33. Know the risks: Drug use can lead to impaired operation of motor vehicles, major health issues, unsafe sexual activity, mental impairment and even brain damage. Understand that drug use and abuse can have devastating effects. Save yourself and those you love the pain of ever starting.
34. Remember that a balanced life is key. Keep your priorities in order and understand that recreational or other drug use has no place in a healthy lifestyle.
35. Learn how to deal with stress. Exercise, seek counseling, get creative or volunteer your time to a good cause when things get rocky. Remember that substance use and abuse only compounds your problems.
36. Be prepared to say “no.” Envision situations in which you might be offered drugs and have a plan to avoid drug use altogether.
37. If you are have a dependency problem already, such as legal tobacco use or drinking, you should understand that giving up one addiction by substituting another can be unhealthy. Speak to your physician about healthier alternatives and how to successfully implement them in your life.
38. If you have a drug problem and want to stop, ask for help.
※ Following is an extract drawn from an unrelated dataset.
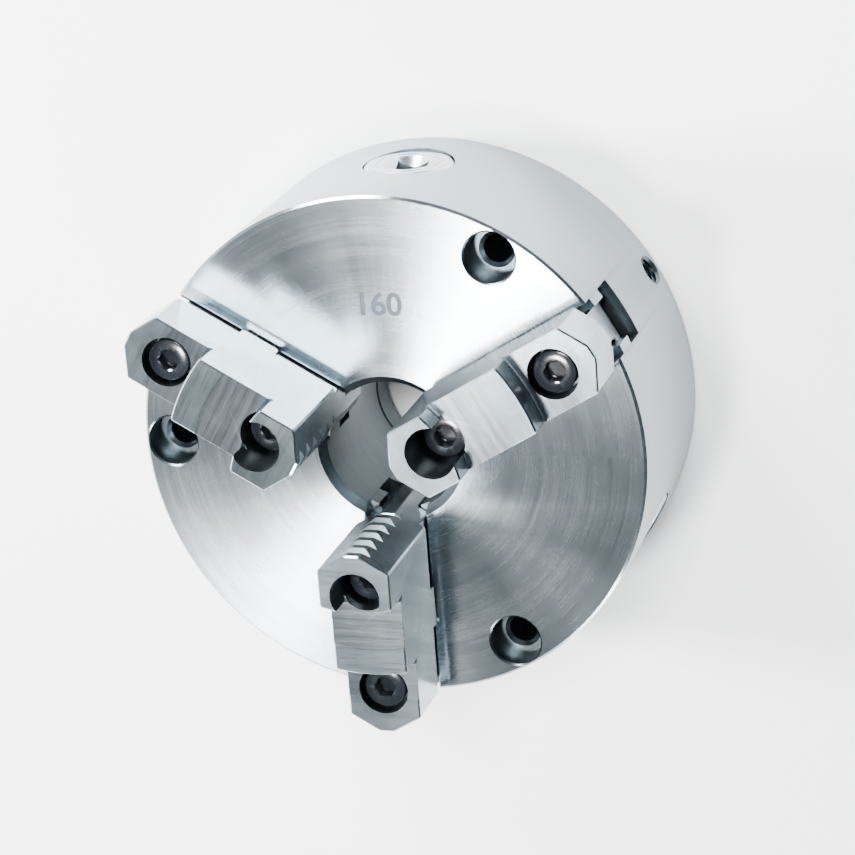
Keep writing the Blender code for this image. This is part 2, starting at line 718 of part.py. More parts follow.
# ---------------------------------------------------------------- rear cover
def rear_cover():
    rim = REGISTER_RADIUS - BORE_GAP
    bore = HUB_RADIUS + BORE_GAP
    collar_top = SCROLL_BACK - JOINT_GAP
    profile = [
        (COLLAR_OUTER, collar_top),
        (COLLAR_OUTER, COVER_FRONT),
        (rim, COVER_FRONT),
        (rim, COVER_BACK),
        (bore, COVER_BACK),
        (bore, COVER_FRONT),
        (COLLAR_INNER, COVER_FRONT),
        (COLLAR_INNER, collar_top),
    ]
    made = turned("rear_cover", profile, "cover", INNER_STEPS)
    for index in range(JAW_COUNT):
        name = f"journal_hole_cutter_{index + 1}"
        radius = PINION_JOURNAL_RADIUS + BORE_GAP
        hole = prism(name, SMALL_STEPS, radius, COLLAR_INNER - OVERCUT, COLLAR_OUTER + OVERCUT)
        cut(made, place(hole, along_radius(pinion_angle(index), PINION_HEIGHT)))
        head = COVER_BACK + COVER_HEAD_HEIGHT + JOINT_GAP
        steps = [
            (0, COVER_FRONT + OVERCUT),
            (COVER_SCREW_RADIUS + SCREW_HOLE_GAP, COVER_FRONT + OVERCUT),
            (COVER_SCREW_RADIUS + SCREW_HOLE_GAP, head),
            (COVER_HEAD_RADIUS + SCREW_HOLE_GAP, head),
            (COVER_HEAD_RADIUS + SCREW_HOLE_GAP, COVER_BACK - OVERCUT),
            (0, COVER_BACK - OVERCUT),
        ]
        seat = turned(f"cover_screw_seat_cutter_{index + 1}", steps, steps=SMALL_STEPS)
        cut(made, place(seat, about_z(jaw_angle(index)) @ Matrix.Translation((COVER_SCREW_CIRCLE, 0, 0))))
    return finish(made)


# ---------------------------------------------------------------- screws
def cap_screw(name, head_radius, head_height, shank_radius, length, key, key_depth, steps):
    """A socket head cap screw, head up, with the top of its head at the origin."""
    profile = [
        (0, 0),
        (head_radius - SCREW_EDGE, 0),
        (head_radius, -SCREW_EDGE),
        (head_radius, -head_height),
        (shank_radius, -head_height),
        (shank_radius, -length + SCREW_EDGE),
        (shank_radius - SCREW_EDGE, -length),
        (0, -length),
    ]
    made = turned(name, profile, "black", steps)
    socket = prism(f"{name}_socket_cutter", 6, key / math.sqrt(3), -key_depth, OVERCUT)
    cut(made, socket)
    return bake(made)


def cover_screw(index):
    length = COVER_HEAD_HEIGHT + COVER_SCREW_REACH
    made = cap_screw(
        f"cover_screw_{index + 1}",
        COVER_HEAD_RADIUS,
        COVER_HEAD_HEIGHT,
        COVER_SCREW_RADIUS,
        length,
        COVER_KEY,
        COVER_KEY_DEPTH,
        SMALL_STEPS,
    )
    over = Matrix.Rotation(math.pi, 4, "X")
    place(made, about_z(jaw_angle(index)) @ Matrix.Translation((COVER_SCREW_CIRCLE, 0, COVER_BACK)) @ over)
    return finish(made)


def jaw_screw(index, which):
    label = ("inner", "outer")[which]
    top = HEAD_TOPS[which]
    made = cap_screw(
        f"{label}_jaw_screw_{index + 1}",
        SCREW_HEAD_RADIUS,
        SCREW_HEAD_HEIGHT,
        SCREW_SHANK_RADIUS,
        top - MASTER_TOP + SCREW_REACH,
        SCREW_KEY,
        SCREW_KEY_DEPTH,
        HOLE_STEPS,
    )
    place(made, about_z(jaw_angle(index)) @ Matrix.Translation((SCREW_PLACES[which], 0, top)))
    return finish(made)


# ---------------------------------------------------------------- master jaws
def master_section():
    head = SLOT_MOUTH_WIDTH / 2 - SLIDE_GAP
    neck = GUIDE_RIB_GAP / 2 - NECK_GAP
    flange = SLOT_FLANGE_WIDTH / 2 - FLANGE_GAP
    tongue = TONGUE_WIDTH / 2
    half = [
        (flange, TOOTH_ROOT),
        (flange, GUIDE_RIB_BOTTOM - SLIDE_GAP),
        (neck, GUIDE_RIB_BOTTOM - SLIDE_GAP),
        (neck, GUIDE_RIB_TOP + SLIDE_GAP),
        (head, GUIDE_RIB_TOP + SLIDE_GAP),
        (head, MASTER_TOP),
        (tongue, MASTER_TOP),
        (tongue, MASTER_TOP + TONGUE_HEIGHT),
    ]
    return half + [(-y, z) for y, z in reversed(half)]


def jaw_teeth(index):
    """Each jaw's teeth stand a third of a pitch further out than the last one's."""
    shift = index * SCROLL_THREAD_PITCH / JAW_COUNT
    teeth = []
    middle = OUTER_TOOTH_RADIUS + shift
    while middle + SCROLL_THREAD_PITCH / 2 > MASTER_OUTER + SCROLL_THREAD_PITCH / 3:
        middle -= SCROLL_THREAD_PITCH
    while middle > MASTER_INNER + SCROLL_THREAD_PITCH / 2:
        name = f"jaw_tooth_{index + 1}_{len(teeth) + 1}"
        teeth.append(extruded(name, tooth_outline(middle), TOOTH_TIP, TOOTH_ROOT + EMBED))
        middle -= SCROLL_THREAD_PITCH
    return joined(f"jaw_teeth_{index + 1}", teeth)


def master_jaw(index):
    name = f"master_jaw_{index + 1}"
    made = extruded(name, master_section(), MASTER_INNER - OVERCUT, MASTER_OUTER + OVERCUT, "ground")
    bake(place(made, LAID_OUTWARD))
    combine(made, jaw_teeth(index), "UNION")
    plan = pointed_outline(MASTER_INNER, MASTER_OUTER, JAW_WIDTH, JAW_TIP_FLAT, JAW_TIP_ANGLE, False)
    limits = extruded(f"{name}_plan_cutter", plan, SLOT_FLOOR - OVERCUT, JAW_TOP)
    combine(made, limits, "INTERSECT")
    slot = CROSS_KEY_WIDTH / 2 + SLIDE_GAP
    low = (SCREW_MIDDLE - slot, -JAW_WIDTH, CROSS_SLOT_FLOOR)
    high = (SCREW_MIDDLE + slot, JAW_WIDTH, JAW_TOP)
    cut(made, box(f"{name}_cross_slot_cutter", low, high))
    for which, x in enumerate(SCREW_PLACES):
        depth = MASTER_TOP - SCREW_REACH - TAP_RUNOUT
        radius = SCREW_SHANK_RADIUS + SCREW_HOLE_GAP
        hole = prism(f"{name}_screw_hole_cutter_{which + 1}", HOLE_STEPS, radius, depth, JAW_TOP)
        cut(made, place(hole, Matrix.Translation((x, 0, 0))))
    bake(made)
    place(made, about_z(jaw_angle(index)))
    finish(made)
    set_origin(made, about_z(jaw_angle(index)) @ Vector((SCREW_MIDDLE, 0, SLOT_FLOOR)))
    return made


# ---------------------------------------------------------------- top jaws
def arc_across(radius):
    """Points along a circle about the spindle axis, from one side of a jaw to the other."""
    spread = math.asin((JAW_WIDTH / 2 + OVERCUT) / radius)
    turns = [spread * (2 * i / ARC_STEPS - 1) for i in range(ARC_STEPS + 1)]
    return [(radius * math.cos(turn), radius * math.sin(turn)) for turn in turns]


def beyond_arc(name, radius, low, high, far=None):
    """A cutter for what lies outside one circle and, when it is given, inside a second."""
    near = arc_across(radius)
    if far is None:
        beyond = [(JAW_OUTER + OVERCUT, near[-1][1]), (JAW_OUTER + OVERCUT, near[0][1])]
    else:
        beyond = arc_across(far)[::-1]
    return extruded(name, (near + beyond)[::-1], low, high)


def relief_groove(name, radius, level):
    """A narrow groove cut at 45 degrees into the foot of a step's wall."""
    half = RELIEF_WIDTH / 2
    lean = math.sqrt(0.5)
    mouth = OVERCUT / 4
    ends = [(-RELIEF_DEPTH, -half), (mouth, -half), (mouth, half), (-RELIEF_DEPTH, half)]
    section = [(radius + lean * (a - b), level + lean * (a + b)) for a, b in ends]
    return turned(name, section, steps=BODY_STEPS)


def serration(name, level):
    """A saw-tooth notch across the gripping tip, level above and sloping below."""
    low = level - SERRATION_SHARE * SERRATION_PITCH
    section = [
        (JAW_INNER - OVERCUT, level),
        (JAW_INNER, level),
        (JAW_INNER + SERRATION_DEPTH, level - SERRATION_LEAN),
        (JAW_INNER, low),
        (JAW_INNER - OVERCUT, low),
    ]
    return place(extruded(name, section, -JAW_WIDTH / 2, JAW_WIDTH / 2), LAID_ACROSS)


def screw_seat(name, place_x, head_top):
    seat = head_top - SCREW_HEAD_HEIGHT - JOINT_GAP
    profile = [
        (0, JAW_TOP + OVERCUT),
        (COUNTERBORE_RADIUS, JAW_TOP + OVERCUT),
        (COUNTERBORE_RADIUS, seat),
        (SCREW_SHANK_RADIUS + SCREW_HOLE_GAP, seat),
        (SCREW_SHANK_RADIUS + SCREW_HOLE_GAP, CROSS_SLOT_FLOOR - OVERCUT),
        (0, CROSS_SLOT_FLOOR - OVERCUT),
    ]
    return place(turned(name, profile), Matrix.Translation((place_x, 0, 0)))


def jaw_steps(made):
    """Cuts the two lower steps, with a ground seat and a relief groove at the foot of each wall."""
    above = JAW_TOP + OVERCUT
    for step, (level, radius, width) in enumerate(zip(STEP_LEVELS, STEP_RADII, SEAT_WIDTHS), 1):
        tag, seat = f"{made.name}_{step}", level - SEAT_DEPTH
        cut(made, beyond_arc(f"step_cutter_{tag}", radius, level, above))
        cut(made, beyond_arc(f"seat_cutter_{tag}", radius, seat, above, radius + width))
        cut(made, relief_groove(f"relief_cutter_{tag}", radius, seat))


def jaw_keys(made):
    """The groove that rides the master jaw's tongue, and the key that drops into its cross slot."""
    groove = TONGUE_WIDTH / 2 + SLIDE_GAP
    low = (JAW_INNER - OVERCUT, -groove, TOP_JAW_BASE - OVERCUT)
    high = (JAW_OUTER + OVERCUT, groove, MASTER_TOP + TONGUE_HEIGHT + JOINT_GAP)
    cut(made, box(f"tongue_groove_cutter_{made.name}", low, high))
    key, half = CROSS_KEY_WIDTH / 2, JAW_WIDTH / 2 - EDGE_BREAK
    low = (SCREW_MIDDLE - key, -half, CROSS_SLOT_FLOOR + JOINT_GAP)
    high = (SCREW_MIDDLE + key, half, MASTER_TOP + TONGUE_HEIGHT + JOINT_GAP + EMBED)
    combine(made, box(f"cross_key_{made.name}", low, high), "UNION")


def top_jaw(index):
    plan = pointed_outline(JAW_INNER, JAW_OUTER, JAW_WIDTH, JAW_TIP_FLAT, JAW_TIP_ANGLE)
    made = extruded(f"top_jaw_{index + 1}", plan, TOP_JAW_BASE, JAW_TOP, "ground")
    bevel = made.modifiers.new("edge_break", "BEVEL")
    bevel.width = EDGE_BREAK
    bevel.segments = 1
    bevel.limit_method = "ANGLE"
    bevel.angle_limit = SHARP_ANGLE
    bake(made)
    jaw_steps(made)
    jaw_keys(made)
    for which, (x, head_top) in enumerate(zip(SCREW_PLACES, HEAD_TOPS), 1):
        cut(made, screw_seat(f"screw_seat_cutter_{made.name}_{which}", x, head_top))
    for notch in range(SERRATION_COUNT):
        level = JAW_TOP - FIRST_SERRATION - notch * SERRATION_PITCH
        cut(made, serration(f"serration_cutter_{made.name}_{notch + 1}", level))
    bake(made)
    place(made, about_z(jaw_angle(index)))
    finish(made)
    set_origin(made, about_z(jaw_angle(index)) @ Vector((SCREW_MIDDLE, 0, MASTER_TOP)))
    return made


# ---------------------------------------------------------------- assembly
def build():
    chuck_body()
    scroll_plate()
    rear_cover()
    for index in range(JAW_COUNT):
        key_pinion(index)
        pinion_retainer(index)
        cover_screw(index)
        master_jaw(index)
        top_jaw(index)
        for which in range(len(SCREW_PLACES)):
            jaw_screw(index, which)


build()
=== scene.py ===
"""Looks of a three-jaw scroll chuck, in metres. A jaw's own frame has X outward and Y across."""
import math

import bmesh
import bpy
from mathutils import Matrix, Vector

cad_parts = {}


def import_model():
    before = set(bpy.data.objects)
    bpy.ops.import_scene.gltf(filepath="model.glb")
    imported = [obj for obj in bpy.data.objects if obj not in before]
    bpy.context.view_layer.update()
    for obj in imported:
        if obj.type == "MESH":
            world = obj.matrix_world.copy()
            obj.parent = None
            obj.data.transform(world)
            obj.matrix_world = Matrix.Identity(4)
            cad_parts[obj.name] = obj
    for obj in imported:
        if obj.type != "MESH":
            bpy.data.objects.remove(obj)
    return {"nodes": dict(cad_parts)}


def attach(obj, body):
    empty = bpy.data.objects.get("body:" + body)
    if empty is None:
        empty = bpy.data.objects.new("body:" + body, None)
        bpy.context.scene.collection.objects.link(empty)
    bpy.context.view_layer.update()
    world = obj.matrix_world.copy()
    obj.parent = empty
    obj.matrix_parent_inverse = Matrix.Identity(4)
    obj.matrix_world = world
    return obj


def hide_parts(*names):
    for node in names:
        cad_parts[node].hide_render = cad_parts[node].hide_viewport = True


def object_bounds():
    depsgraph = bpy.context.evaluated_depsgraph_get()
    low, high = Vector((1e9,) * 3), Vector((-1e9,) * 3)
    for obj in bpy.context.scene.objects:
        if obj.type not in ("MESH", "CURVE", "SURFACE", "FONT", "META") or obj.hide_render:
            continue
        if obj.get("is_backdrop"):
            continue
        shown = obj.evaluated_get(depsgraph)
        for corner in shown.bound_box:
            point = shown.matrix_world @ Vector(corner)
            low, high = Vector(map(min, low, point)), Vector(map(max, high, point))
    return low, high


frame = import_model()
cad_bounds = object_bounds()
MM = 0.001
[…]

Withdrawing from drugs can be dangerous and sometimes even deadly without proper medical support.
39. Avoid settings where you know drugs will be available and accessible. An ounce of prevention is worth more than a pound of cure if you can avoid the temptation to try/use a drug from the beginning.
40. Be aware of any biological, environmental and physical risk factors you have so that you can deal with them, these include a history of family addiction, or other issues that might make you more susceptible to drug use.
Note that the above tips are general guidelines and are not intended to replace the advice or knowledge of a physician or healthcare professional. Seek out expert advice and help if you have questions or concerns about your health.